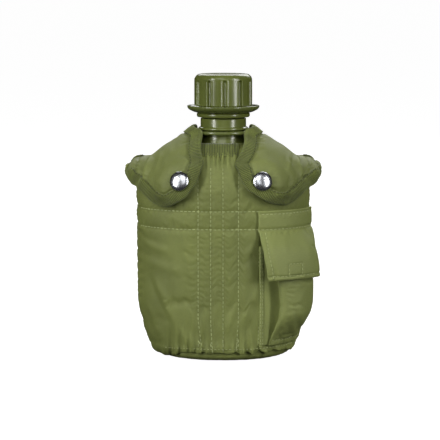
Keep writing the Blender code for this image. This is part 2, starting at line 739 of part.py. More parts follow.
def make_pocket():
    heights = [14.0, 20.0, 27.0, 34.0, 44.0, 56.0, 67.0, 78.0, 88.0]
    rows = strip_rows(heights, lambda z: POCKET_LEFT_X, lambda z: POCKET_RIGHT_ANGLE, pocket_offset, 14)
    sheet("pocket_body", rows, POCKET_THICK, "nylon", outward=False)
    band_inner = PANEL_OFFSET + PANEL_THICK + 0.5
    heights = steps(BAND_BOTTOM_Z, BAND_TOP_Z, 3)
    rows = strip_rows(heights, lambda z: BAND_LEFT_X, lambda z: BAND_RIGHT_ANGLE, lambda u, z: band_inner, 12)
    sheet("pocket_flap_band", rows, POCKET_FLAP_THICK, "nylon")
    heights = steps(POCKET_FLAP_BOTTOM_Z, POCKET_FLAP_TOP_Z, 8)
    rows = strip_rows(heights, pocket_flap_left, pocket_flap_right, pocket_flap_offset, 12)
    sheet("pocket_flap", rows, POCKET_FLAP_THICK, "nylon")
    patch("pocket_loop_patch", pocket_offset, 0.5)
    patch("pocket_hook_patch", pocket_flap_offset, -0.5 - PATCH_THICK)


# ---------------------------------------------------------------- belt clips

def back_y(x, offset):
    """How far back the wall of the back lies at x, offset off the bottle."""
    u = x / (HALF_WIDTH + offset)
    round_part = (BACK_DEPTH + offset) * (1 - abs(u) ** BACK_POWER) ** (1 / BACK_POWER)
    return BOW * u * u + round_part - BACK_HOLLOW * (1 - u * u) ** 2 + CENTRE_Y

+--

> _Stated goal_
Extract all the material, leaving every line as it is.

> _Solution for this task_
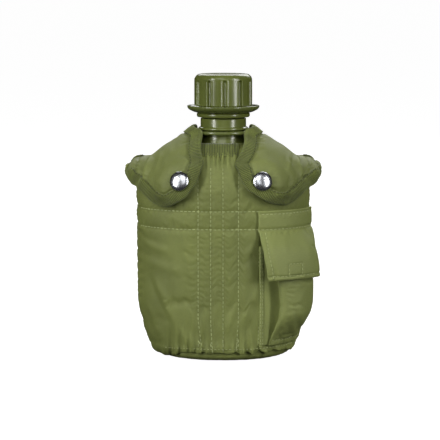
Keep writing the Blender code for this image. This is part 2, starting at line 739 of part.py. More parts follow.
def make_pocket():
    heights = [14.0, 20.0, 27.0, 34.0, 44.0, 56.0, 67.0, 78.0, 88.0]
    rows = strip_rows(heights, lambda z: POCKET_LEFT_X, lambda z: POCKET_RIGHT_ANGLE, pocket_offset, 14)
    sheet("pocket_body", rows, POCKET_THICK, "nylon", outward=False)
    band_inner = PANEL_OFFSET + PANEL_THICK + 0.5
    heights = steps(BAND_BOTTOM_Z, BAND_TOP_Z, 3)
    rows = strip_rows(heights, lambda z: BAND_LEFT_X, lambda z: BAND_RIGHT_ANGLE, lambda u, z: band_inner, 12)
    sheet("pocket_flap_band", rows, POCKET_FLAP_THICK, "nylon")
    heights = steps(POCKET_FLAP_BOTTOM_Z, POCKET_FLAP_TOP_Z, 8)
    rows = strip_rows(heights, pocket_flap_left, pocket_flap_right, pocket_flap_offset, 12)
    sheet("pocket_flap", rows, POCKET_FLAP_THICK, "nylon")
    patch("pocket_loop_patch", pocket_offset, 0.5)
    patch("pocket_hook_patch", pocket_flap_offset, -0.5 - PATCH_THICK)


# ---------------------------------------------------------------- belt clips

def back_y(x, offset):
    """How far back the wall of the back lies at x, offset off the bottle."""
    u = x / (HALF_WIDTH + offset)
    round_part = (BACK_DEPTH + offset) * (1 - abs(u) ** BACK_POWER) ** (1 / BACK_POWER)
    return BOW * u * u + round_part - BACK_HOLLOW * (1 - u * u) ** 2 + CENTRE_Y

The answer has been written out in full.